La pérdida de la actitud y del sentir filial ante Dios Padre hace del hombre moderno un ser a la deriva. Cortando el vínculo filial ante Dios, pronto se convierte en una cáscara de nuez a merced del oleaje de un mundo inhóspito; es un ser profundamente desguarecido; una persona que quisiera ser un titán, pero que experimenta como nunca su fragilidad, la angustia y la inseguridad. Puede luchar con los dientes apretados y tratar de imponerse con su propio poder ante la inclemencia del tiempo; cree poder dominarlo todo, pero interiormente se destruye, queda vacío y solitario en su afán de superhombre; y se derrumba finalmente como Prometeo desde la altura de su orgullo.

 

Hemos perdido la lozanía del alma de los niños: no nos admiramos de nada ni de nadie; desconocemos la riqueza de aquellos pobres de espíritu que el Evangelio proclama felices. Preocupados de nosotros mismos, no sabemos lo que es confiar y amar. Estamos preocupados por asegurarnos, por defendernos. Nos parapetamos tras nuestras máscaras, luchando desesperadamente por ser más y producir más. Pero nuestra psique no resiste esta tensión. Por eso andamos ávidos de compensaciones, de experiencias, de sensaciones y emociones que nos regalen paz y felicidad, esa paz y felicidad que el hijo pródigo añoraba lejos de la casa del Padre.

 

Esta es la gran tragedia del hombre actual, a la cual el hombre nuevo schoenstattiano quiere dar respuesta. Quiere poner en práctica las palabras del Señor:

 

"Yo les aseguro que si no cambian y llegan a ser como los niños, no entrarán en el Reino de los cielos" (Mt 18,3); “porque quien no recibe el Reino de los cielos como un niño no entrará en él" (Mc 10,14).

 

En la misma dirección van las enseñanzas de san Pablo, cuando quiere llevarnos a superar el espíritu de esclavos:

 

“En efecto, todos los que se dejan guiar por el Espíritu de Dios son hijos de Dios. Y vosotros no habéis recibido un espíritu de esclavos para recaer en el temor; antes bien, habéis recibido un espíritu de hijos adoptivos que nos hace exclamar: ¡Abbá, Padre! El Espíritu mismo se une a nuestro espíritu para dar testimonio de que somos hijos de Dios. Y, si hijos, también herederos: herederos de Dios y coherederos de Cristo, si compartimos sus sufrimientos, para ser también con él glorificados.” (Rom 8, 14 ss).

 

La conquista del ser niños ante Dios

Ante la pregunta del cómo conquistar el ser “niños ante Dios”, la confianza y la dependencia gozosa ante el Padre en Cristo Jesús, el P. Kentenich destaca dos caminos pedagógico-pastorales que nos conducen a esta meta.

 

Se trata, en primer lugar, de la experiencia de María. María, imagen perfecta del cristiano, nos enseña a decir al Padre: “Yo soy la sierva del Señor, que se haga en mí según tu palabra.” Ella es el ejemplo luminoso que nos mueve a dar un sí libre y vigoroso, un sí filial, a la voluntad de Dios.

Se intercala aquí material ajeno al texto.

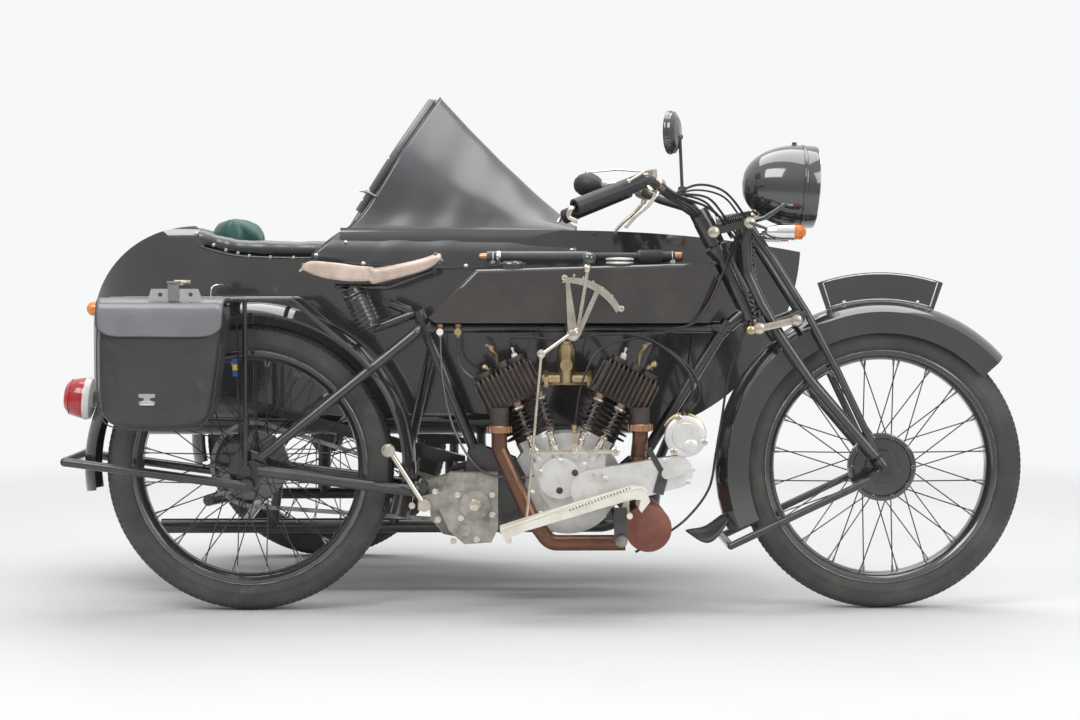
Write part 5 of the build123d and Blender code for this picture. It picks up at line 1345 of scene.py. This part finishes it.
# The stay that crosses the chain cover
motor.block(at(982, -119.5, 372), (14, 3.5, 74), axes=tilted(0.86, 0.5), slot=BLACK, bevel=1)
motor.block(at(996, -120.5, 322), (26, 3.5, 60), axes=tilted(0.96, -0.26), slot=BLACK, bevel=1)
# Carburettor: unions, its top's nut and lever
for x in (716, 822):
    motor.nut(at(x, -20, 566), AHEAD, 38, 12, BRASS, dome=False, washer=False)
motor.nut(at(770, -20, 640), UP, 30, 11, BRASS, dome=False, washer=False)
motor.revolve(at(770, -20, 655), UP, [(-6, 12), (3, 12), (5, 4), (14, 4), (15, 0)], 18, BRASS)
motor.tube(curve([at(770, -20, 668), at(768, -34, 690), at(772, -40, 708)], 6), 2.4, 7, BLACK)
# Petrol taps under the tank
for x, z in ((463.6, 700), (507, 700)):
    motor.revolve(at(x, -46, z), DOWN, [(0, 9), (7, 9), (8, 6.5), (15, 6.5), (16, 9), (24, 9), (25, 5), (33, 5),
                                        (33, 0)], 16, COPPER)
    motor.revolve(at(x, -46, z - 19), NEAR, [(0, 5), (12, 5), (13, 8.5), (18, 8.5), (19, 0)], 14,
                  WHITE if x < 480 else BRASS)
motor.tube(curve([at(507, -46, 668), at(512, -44, 600), at(560, -36, 560), at(640, -28, 548), at(700, -22, 552),
                  at(742, -20, 560)], 8), 3.2, 8, BLACK)
motor.tube(curve([at(463.6, -46, 668), at(470, -60, 560), at(500, -70, 440), at(560, -84, 350),
                  at(640, -100, 330), at(690, -104, 336)], 8), 2.8, 8, BLACK)
# Kick-starter's pad and the gearbox's screws
motor.revolve(at(341, -118, 399), (0.3, -1, 0), [(-10, 0), (-10, 13), (-8, 14.5), (12, 14.5), (14, 13),
                                                 (14, 0)], 24, NICKEL)
for x, z in ((590, 288), (506, 288), (514, 232), (590, 240), (458, 228), (452, 296), (396, 262), (552, 180),
             (496, 176)):
    motor.nut(at(x, -80, z), NEAR, 11, 5, NICKEL)
for x, z, r in ((548, 264, 17), (427, 266, 9)):
    motor.nut(at(x, -84, z), NEAR, 1.5 * r, 8, NICKEL)
motor.make("engine-fittings", [iron, nickel, brass, porcelain, aluminium, copper, frame_black], "frame")


# Footboards
boards = Builder()
board_way = Vector((260, 0, 94)).normalized()
board_up = Vector((-board_way.z, 0, board_way.x))
for side in (-1, 1):
    # Dark dashes sunk into each board's outer edge are painted shade standing for its slots.
    for k in range(20):
        spot = at(770, side * 270.6, 274) + board_way * (0.0078 * k)
        boards.block(spot - board_up * 0.003, (2.2, 1.6, 5.2), axes=tilted(board_way.x, board_way.z), slot=1)
    boards.tube(curve([at(610, side * 268, 224), at(664, side * 269, 243), at(800, side * 269, 291),
                       at(924, side * 269, 321), at(950, side * 269, 315)], 8), 2.4, 8, 0)
    boards.nut(at(892, side * 258, 196), (0, side, 0), 20, 7, 2)
    boards.block(at(890, side * 246, 232), (30, 5, 84), slot=3, bevel=1.5)
boards.make("footboard-slot-shade-and-edging", [cream, frame_black, steel, frame_black], "frame")


# Cables
def wire(name, points, radius, material, body, crossing=None, steps=10):
    """A cable or lead through points of the source; one that crosses a joint rides on no body, its place baked
    into its mesh.
    """
    line = Builder()
    line.tube(curve([at(*p) for p in points], steps), radius, 8)
    piece = line.make(name, material, None if crossing else body)
    if crossing:
        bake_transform(piece)
    return piece


for number, points in enumerate((
    [(1010, -136, 1006), (1052, -110, 1012), (1110, -86, 1004), (1150, -70, 962), (1180, -62, 918)],
    [(1008, -128, 1004), (1060, -100, 1000), (1124, -74, 974), (1160, -62, 930), (1186, -58, 900)],
    [(1012, 128, 1006), (1062, 100, 1018), (1120, 74, 1000), (1158, 62, 950), (1184, 58, 910)],
    [(1022, -120, 1010), (1086, -84, 1036), (1150, -62, 1022), (1196, -50, 972), (1214, -48, 930)],
    [(1048, -80, 1000), (1104, -60, 986), (1150, -50, 950), (1180, -48, 905)],
    [(1030, 110, 1008), (1090, 70, 1030), (1160, 50, 1014), (1206, 44, 960)],
)):
    wire(f"bar-cable-{number + 1}", points, 3.0 if number < 4 else 2.4, cable_black, "fork")
brake = [(1202, -98, 696), (1180, -96, 640), (1157, -94, 560), (1145, -94, 481), (1130, -94, 390),
         (1113, -94, 303), (1061, -96, 233), (1000, -100, 188), (961, -104, 166), (935, -110, 152)]
wire("front-brake-cable", brake, 3.0, cable_black, "frame", (at(1202, -98, 690), at(1120, -94, 350)))
for number, points in enumerate((
    [(1180, -56, 908), (1160, -52, 850), (1120, -62, 760), (1080, -70, 704), (1000, -64, 688), (880, -52, 694),
     (800, -44, 692), (772, -34, 672)],
    [(1186, -50, 896), (1150, -46, 820), (1108, -56, 740), (1050, -72, 690), (940, -80, 668), (850, -96, 640),
     (806, -104, 560), (788, -104, 456)],
    [(1184, 50, 900), (1150, 46, 820), (1100, 56, 730), (1080, 66, 620), (1070, 60, 520), (1060, 20, 482)],
)):
    wire(f"control-cable-{number + 1}", points, 2.6, cable_black, "frame", (at(1184, 0, 900), at(1110, 0, 745)))
for number, points in enumerate((
    [(1060, -76, 482), (1090, -76, 520), (1078, -72, 580), (1020, -70, 636), (960, -68, 664), (916, -66, 672)],
    [(1048, -84, 482), (1074, -86, 540), (1050, -84, 604), (960, -80, 668), (860, -76, 676), (760, -72, 662),
     (690, -66, 668), (632, -64, 668)],
)):
    wire(f"plug-lead-{number + 1}", points, 3.6, cable_black, "frame")
link = Builder()
link_way = Vector((89.8, 0, 19.9)).normalized()
link.block(at(1272, -102.6, 699), (128, 3.6, 17), axes=tilted(link_way.x, link_way.z), slot=0, bevel=1.6)
link.revolve(at(1212, -101, 686), NEAR, [(0, 0), (0, 10), (7, 10), (9, 7), (9, 0)], 20, 1)
link.make("fork-link-plate", [nickel, brass], "fork")
wire("carrier-wire", [(-20, -111, 700), (-16, -113, 640), (-18, -112, 560), (-12, -110, 470), (-8, -108, 380)],
     2.2, cable_black, "frame")


# Plate, mudflap, horn and the body's trim
plate = Builder()
arc = [math.radians(109.0 - 38.0 * k / 24) for k in range(25)]  # the plate's top edge, from its rear end
for side in (-1, 1):
    outer = [at(WHEELBASE + PLATE_OUTER * math.cos(a), side * 2.6, TYRE_RADIUS + PLATE_OUTER * math.sin(a))
             for a in arc[1:-1]]
    inner = [at(WHEELBASE + PLATE_INNER * math.cos(a), side * 2.6, TYRE_RADIUS + PLATE_INNER * math.sin(a))
             for a in reversed(arc[1:-1])]
    plate.tube(outer + inner, 1.5, 6, 0, closed=True)
for a in (arc[4], arc[-5]):
    plate.nut(at(WHEELBASE + 412 * math.cos(a), -3, 350 + 412 * math.sin(a)), NEAR, 9, 4, 1, washer=False)
plate.make("front-plate-edge", [white_paint, nickel], "fork")

flap_points = []
flap_rows, flap_columns = 14, 16
for r in range(flap_rows + 1):
    t = r / flap_rows
    x, z = 1166 - 100 * t, 236 - 46 * t - 10 * math.sin(math.pi * t)
    half = 50 * math.sin(math.pi * min(1.0, 0.22 + 0.72 * t)) ** 0.7
    for c in range(flap_columns + 1):
        u = 2 * c / flap_columns - 1
        flap_points.append(at(x + 6 * u * u, half * u,
                              z - 34 * u * u * math.sin(math.pi * (0.1 + 0.85 * t)) + 1.5 * math.sin(9 * t)))
flap_build = Builder()
flap_build.add(flap_points, grid_faces(flap_rows, flap_columns))
mudflap = flap_build.make("front-mudflap", pannier_hide, "fork", sharp=80)
thicken(mudflap, 0.0035, 0.0)

horn = Builder()
horn_centre = at(838, 252, 1052)
horn_way = Vector((157, -104, 0)).normalized()
horn.revolve(horn_centre, horn_way, [(-41, 0), (-40, 8), (-34, 19), (-22, 27), (-6, 30.5), (10, 29), (24, 22),
                                     (34, 14), (40, 10), (44, 9), (44, 0)], 36, 0)
horn.revolve(horn_centre, horn_way, [(42, 0), (42, 11), (46, 12.5), (52, 12), (56, 8), (62, 6), (62, 0)], 24, 1)
horn.tube(curve([horn_centre + horn_way * 0.06, horn_centre + horn_way * 0.1, at(955, 190, 1058),
                 at(982, 180, 1042)], 8), 5.0, 10, 1)
horn.revolve(at(972, 208, 1031), Vector((59, -102, -33)), [(-9, 13), (-9, 17.5), (9, 17.5), (9, 13)], 24, 1)
horn.make("horn-bulb", [grip_rubber, nickel], "fork")

def tail_half(x):
    """Half the width of the body's deck at a place on its tail."""
    if x > -130:
        return BODY_HALF
    if x > -400:
        return BODY_HALF - 80 * ((-130 - x) / 270) ** 1.4
    return 205 - 60 * ((-400 - x) / 96)


trim = Builder()
bead = [(-210, 945), (-260, 935), (-320, 912), (-380, 872)]
for side in (-1, 1):
    line = []
    for x, z in bead:
        half = tail_half(x)
        line.append(at(x, BODY_Y + side * (half - 17), z - 15))
    trim.tube(curve(line, 8), 3.4, 8, 0)
for side in (-1, 1):
    for x, z in ((-214, 800),):
        trim.block(at(x, BODY_Y + side * 286.5, z), (44, 5, 15), slot=1, bevel=1.6)
        trim.block(at(x + 8, BODY_Y + side * 290.5, z), (22, 5, 9), slot=1, bevel=1.4)
        trim.revolve(at(x - 14, BODY_Y + side * 288, z), (0, side, 0), [(0, 0), (0, 4), (2, 3), (3, 0)], 12, 1)
trim.make("sidecar-trim", [black, nickel], "frame")
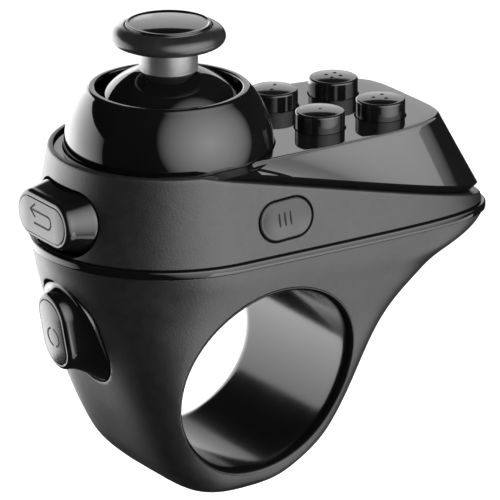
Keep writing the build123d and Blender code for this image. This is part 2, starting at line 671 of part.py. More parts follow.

Pero ella no sólo es ejemplo de la actitud filial ante Dios Padre, ella también nos acoge y nos ama como verdadera madre nuestra. “María, Madre, despierta el corazón filial que duerme en cada hombre. En esta forma, nos lleva a desarrollar la vida del bautismo por el cual fuimos hechos hijos” (Doc. Puebla, n. 295). En María, amándola cálida y filialmente, recobramos en forma vital el sabernos y sentirnos hijos. Ella también nos ayuda a comportarnos como tales.

 

Por otra parte, el P. Kentenich destaca la importancia que reviste la vivencia paterno-filial en el plano natural. Gran parte del ateísmo y lejanía de Dios, propia del hombre actual, se remite, desde el punto de vista psicológico, a la experiencia negativa de la paternidad y de la autoridad en el plano natural. Por eso, afirma el P. Kentenich, si queremos vivir y cultivar nuestra relación de hijos ante Dios es preciso que se dé un renacer, una nueva experiencia de la paternidad y de la filialidad en el orden natural.

 

La gracia también en esto presupone la naturaleza, la sana y la eleva. La gracia de la filiación y de la actitud filial, requiere como base y como puente, desde el punto de vista psicológico y pedagógico, una nueva imagen, una nueva actitud, un nuevo actuar del padre en la familia. Éste está llamado a ser imagen viva y transparente de la paternidad de Dios. Si la vivencia de paternidad es negativa, esta vivencia hará difícil, bloqueará psicológicamente nuestra relación filial con Dios Padre. Si en cambio, la vivencia paterno-filial es positiva, entonces permitirá abrir mucho más fácilmente nuestro corazón a la alegría liberadora del ser “como los niños” ante Dios.